The track “Against this World” demonstrates Hibino’s more jazzy sound and includes one of his smooth sax solos. This track also features Japanese vocalist Harario, who sang on much of the AKASHi album and in the Japanese version of Snake Eater. Hibino has continued to produce solo albums over the last decade, with the most recent being 2010’s Gentle Love Vol. 2.

Grant Kirkhope


Grant Kirkhope was one of the key members of Rare during the company’s heyday, composing music for such classics as Banjo-Kazooie, Donkey Kong 64, and Viva Piñata. Since leaving, Rare has worked on other titles like Kingdom of Amalur: Reckoning and Yaiba: Ninja Gaiden Z, and is currently working with Playtonic Games on Project Ukulele. His achievements include several industry awards and recognition from the Classic FM Hall of Fame. Well-known for his bouncy, quirky, but altogether beautiful tunes, Kirkhope remains one of the most well-regarded game composers in the industry. But what music does he create outside of games?

As evidenced by the shredding metal guitar in the main theme of Banjo-Kazooie: Nuts & Bolts, Kirkhope is an outspoken fan of rock and metal music. In fact, before working in the games industry, he played guitar in several Heavy Metal bands. He, of course, looked the part of a serious metalhead.


One such band to feature Kirkhope’s guitar prowess was the 80’s British Heavy Metal band MainEEaxe. Active from 1981 to 1986, MainEEaxe released a few albums including 1985’s EP The Hour of Thunder. Kirkhope is in-part responsible for the impressive guitar shredding heard in tracks like “No Foolin;” it’s a shame this band never reached the mainstream, because I love their face-melting sound.

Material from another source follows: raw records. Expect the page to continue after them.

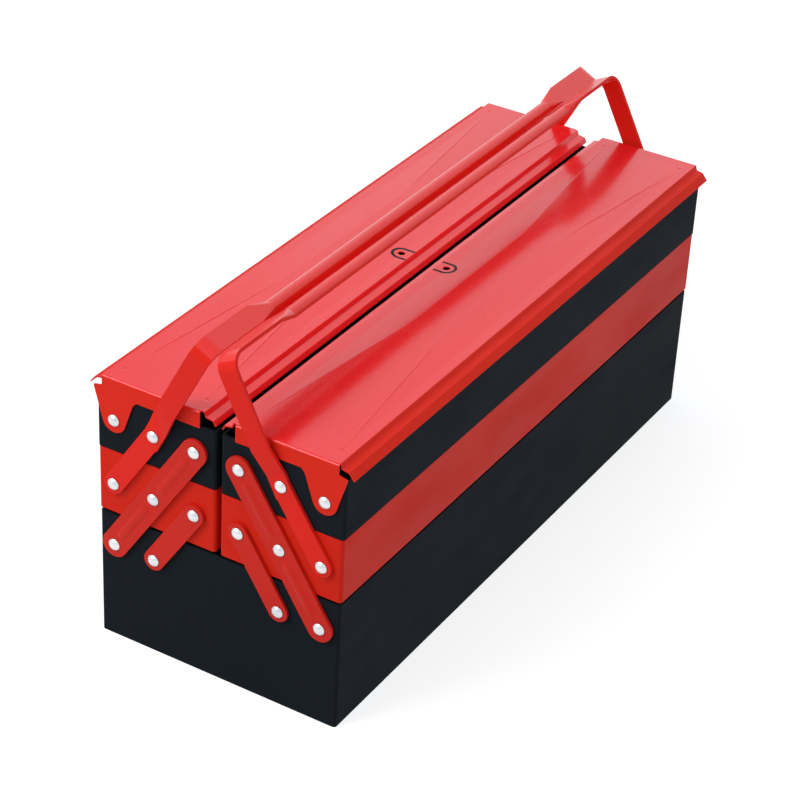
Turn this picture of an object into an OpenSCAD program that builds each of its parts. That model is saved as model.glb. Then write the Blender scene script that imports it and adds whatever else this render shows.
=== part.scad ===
// Cantilever tool box with two folding banks of trays, pressed lids and strip handles.
// Millimetres. Origin at the bottom centre. +Y runs along the length, +X is the right
// bank, +Z is up. The front end, at -Y, is the one with the lower Y value.

/* [Box body] */
// Width of the base tray across the outside walls
body_w = 200; // [180:1:240]
// Length of all the trays over their end walls
body_l = 530; // [400:1:620]
// Height of the base tray
base_h = 104.4; // [85:0.1:130]
// Height of each middle tray
tray_h = 50.9; // [46:0.1:60]
// Height of each upper tray
upper_h = 46.9; // [43:0.1:47]
// Gap between the base rim and the bottom of the middle trays
base_gap = 2.6; // [1:0.1:4]
// Gap between the middle trays and the upper trays
tray_gap = 0.6; // [0.5:0.1:1.5]
// Gap between the left and right trays on the centre line
centre_gap = 4; // [3:0.1:8]
// How far each middle tray stands out past the base wall
mid_out = 0.5; // [0:0.1:1]
// How far each upper tray stands out past the base wall
upper_out = 1; // [0:0.1:1.2]
// Sheet steel thickness of trays and lids
sheet_t = 1; // [0.8:0.1:1.2]
// Outside radius of the upright tray corners
corner_r = 2.5; // [2:0.1:4]
// Depth of the folded hem around each tray rim
hem_h = 5; // [3:0.5:8]
// Extra thickness of the folded hem
hem_t = 1; // [0.6:0.1:1.5]

/* [Links] */
// Distance of the inner pivot column from the centre line
col_inner = 18.2; // [17:0.1:22]
// Sideways step from one pivot column to the next
col_step = 33.8; // [31:0.1:38]
// Drop of the pivots in the base below its rim
pivot_drop = 23; // [18:0.1:28]
// Width of the long links
link_w = 20.5; // [18:0.5:23]
// Width of the short links
short_w = 16; // [14:0.5:20]
// Thickness of the link and handle strip
strip_t = 2.5; // [2:0.1:3]
// Gap between the tray end walls and the links
link_gap = 0.5; // [0.4:0.1:1]
// Height of the pressed ribs on the long links
rib_h = 0.9; // [0.4:0.1:1.4]
// Width of the pressed ribs
rib_w = 8.4; // [5:0.1:11]

/* [Rivets] */
// Shank radius of every rivet
pin_r = 2.5; // [2:0.1:3]
// Radial clearance of the moving strips on the shanks
pin_fit = 0.06; // [0.03:0.01:0.09]
// Radius of the domed rivet heads
head_r = 4.8; // [4:0.1:5.5]
// Height of the domed rivet heads
head_h = 2.4; // [1.5:0.1:3]
// Gap between a strip and the rivet head over it
head_gap = 0.3; // [0.3:0.05:0.5]
// Radius of the closed rivet ends inside the trays
tail_r = 4.2; // [3.5:0.1:5]
// Height of the closed rivet ends
tail_h = 1.2; // [0.8:0.1:2]

/* [Lids] */
// Height of the lid border above the upper tray rim
lid_rise = 12.5; // [12:0.1:14]
// Drop of the step walls from the lid top to the side ledges
step_h = 3.6; // [3:0.1:5]
// How far the step walls lean outwards
step_run = 1.4; // [0.8:0.1:2]
// Width of the outer side ledge
ledge_out_w = 5.4; // [4:0.1:6]
// Width of the inner side ledge
ledge_in_w = 5.8; // [4:0.1:6.5]
// Fall of each ledge from its step to its lip
ledge_fall = 1; // [0.4:0.1:1.5]
// Depth of the outer lip below the ledge
lip_out_h = 5.2; // [3:0.1:5.5]
// How far the outer lip flares outwards
lip_out_run = 4.2; // [3:0.1:5]
// Depth of the inner lip below the ledge
lip_in_h = 3.6; // [2:0.1:5]
// How far the inner lip flares towards the centre line
lip_in_run = 1.8; // [1:0.1:3]
// Setback of the inner lips from the edges of the centre gap
lip_back = 0.8; // [0.3:0.1:2]
// Gap between the upper tray end wall and the lid end flange
flange_gap = 0.5; // [0.4:0.1:0.7]
// Setback of the end flange from the inner step
flange_back = 2.6; // [1:0.1:4]
// Depth of the end flange below the lid top
flange_h = 13.2; // [11:0.1:14]
// Radius of the ear around the hinge rivet
ear_r = 9.6; // [8:0.1:11]
// Height of the hipped panel pressed up in each lid
hip_h = 1.4; // [0.6:0.1:2]
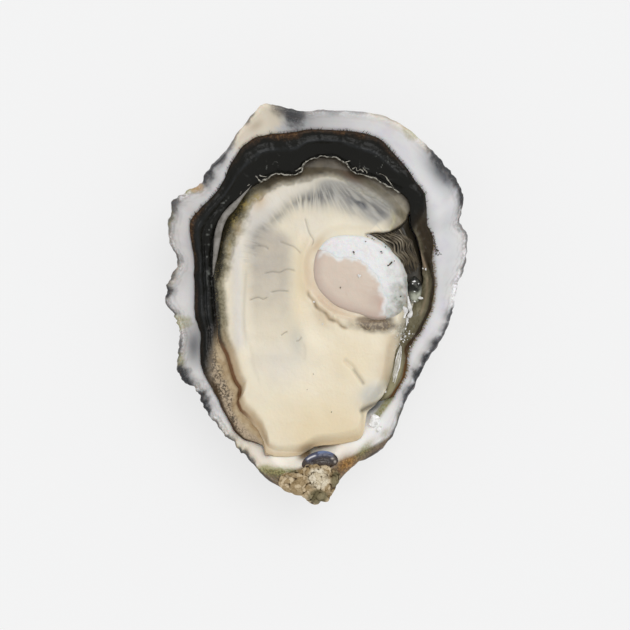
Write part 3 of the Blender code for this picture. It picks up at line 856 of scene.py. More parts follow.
FOOT_CREASE = ((9.6, -24.7), (12, -23.6), (14.2, -22.6), (16.5, -21))
MEAT_FOLDS = (            # height, half width, fade, then points of the long swells and dips
    (-0.12, 0.5, 0.12, (-15.6, 9), (-16.1, 2), (-16.2, -5), (-15.2, -10), (-14.4, -13)),
    (0.45, 2.6, 0.2, (-3.5, 19), (-4, 8), (-4, -4), (-0.5, -11), (4, -14)),
    (0.3, 1.6, 0.2, (-17, 17), (-18, 6), (-17.5, -8), (-15, -20)),
    *((-0.16, 0.28, 0.12, *line) for line in CRACKS),
    (-0.5, 0.5, 0.12, (6, -12.6), (7.2, -13.6), (8.3, -14.6), (9.2, -16), (10.2, -17.4), (11, -18.6)),
    (-0.9, 0.55, 0.12, *FOOT_CREASE),
    (0.42, 0.75, 0.4, (-0.9, 3.4), (0.0, 1.2), (1.5, -0.8), (3.2, -2.0), (4.6, -3.2), (5.8, -4.6)),
    (0.42, 0.55, 0.4, (3.2, -1.6), (5.0, -2.5), (7.0, -3.1), (8.9, -3.6), (10.8, -4.2)),
    (0.42, 0.4, 0.4, (3.9, -2.2), (4.2, -3.6), (4.0, -4.9)))


def muscle_reach(bearing):
    return read_round(MUSCLE_REACH, bearing)


def off_muscle(x, y):
    """Distance out from the muscle's edge, below 0 inside it, and the bearing round it."""
    bearing, distance = polar(x, y, MUSCLE_AT)
    return distance - muscle_reach(bearing), bearing


def gill_bed(x, y):
    """1 over the hollow beside the muscle where the gills lie."""
    gap, _, side = LOBE_UNDERSIDE.near(x, y)
    return (smooth(-side * gap, -0.25, 0.35) * smooth(off_muscle(x, y)[0], -0.4, 0.3)
            * smooth(x, 10.5, 12.5) * smooth(y, 1.5, 4.0))


def right_pool(x, y):
    """1 over the low strip at the right where liquor gathers."""
    return RIGHT_POOL.band(x, y, 1.15, 0.1)


def inside_cream(x, y):
    """1 within the cream body's outer edge, 0 on the thin skirt outside it."""
    gap, _, side = CREAM_EDGE.near(x, y)
    fray = 0.35 * lumps((x, y), 1.6, 46) + 0.2 * lumps((x, y), 0.6, 47)
    return np.maximum.reduce([smooth(side * gap + fray, -1.3, 1.2), smooth(y, -2, -8),
                              smooth(x, 19, 15) * smooth(y, 12, 8)])


def meat_height(x, y):
    bearing, distance = polar(x, y)
    creamy = inside_cream(x, y)
    out, turn = off_muscle(x, y)
    arc, arc_along, _ = SMOKE_ARC.near(x, y)
    z = (MEAT_TOP - 1.4 * smooth(meat_edge(bearing) - distance, 2.6, 0.0) - 0.7 * (1 - creamy)
         + 0.25 * hump(creamy, 0.8, 0.25) - 0.5 * box(x, y, (-15.4, -5.5), (-10, 20), 1.9)
         + bands(x, y, *MEAT_FOLDS)
         + spots(x, y, (0.3, -9, -16, 5.5, 6.5), (0.5, -2, -23, 11, 9), (0.35, 9, -14, 6, 6),
                 (0.5, 12.6, -20.6, 3.2, 1.9, 35))
         - 0.35 * hump(arc, 0, 1.8) * smooth(arc_along, 0, 0.1) - 3.4 * smooth(out, -0.9, -1.9)
         + 0.5 * hump(out, 1.9, 1.0) * np.clip(lobes(turn, (1, 235, 55), (0.6, 130, 60)), 0, 1)
         - 2.6 * gill_bed(x, y) - 1.6 * right_pool(x, y)
         - 0.4 * COLLAR_CREASE.band(x, y, 0.5) - 0.4 * MUSCLE_FOOT.band(x, y, 0.45, 0.2)
         + rough((x, y), 1.3, 2, 56) * spots(x, y, (0.15, 3.4, -2.6, 4.6, 2.4, -42)))
    return np.maximum(z, wall_height(x, y) + 0.2)


def fibre_place(x, y):
    """Across and along the fine fibres that fan over the top of the meat, in mm."""
    turn = np.where(x < -0.5, np.arctan2(x + 0.5, y - 9.0) * 13, np.arctan2(x + 0.5, 33.0 - y) * 11)
    return turn, np.where(x < -0.5, np.hypot(x + 0.5, y - 9.0), np.hypot(x + 0.5, y - 33.0))


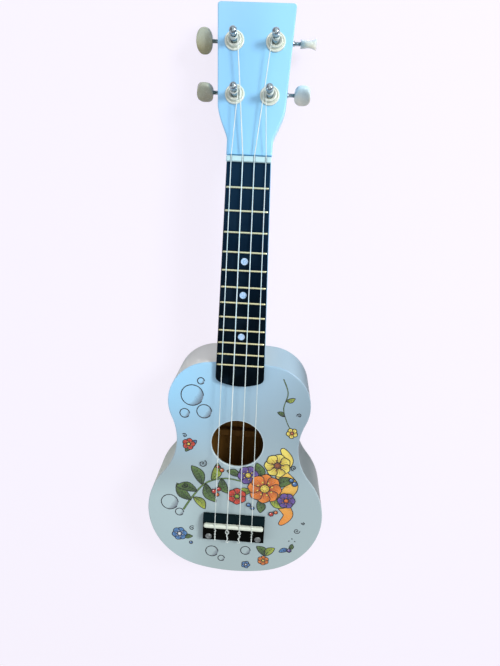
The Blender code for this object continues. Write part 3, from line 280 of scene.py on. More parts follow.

In addition to being a rockin’ guitarist, Kirkhope is also a trained trumpeter. For many years, he was a member of “The Big Bad Horns,” a brass band that played with UK Rock band Little Angels. During the Little Angel’s performance at the 2012 Download Festival, one can spot Kirkhope rocking out with his trumpet on stage. He is certainly the most metal trumpet player I’ve ever seen.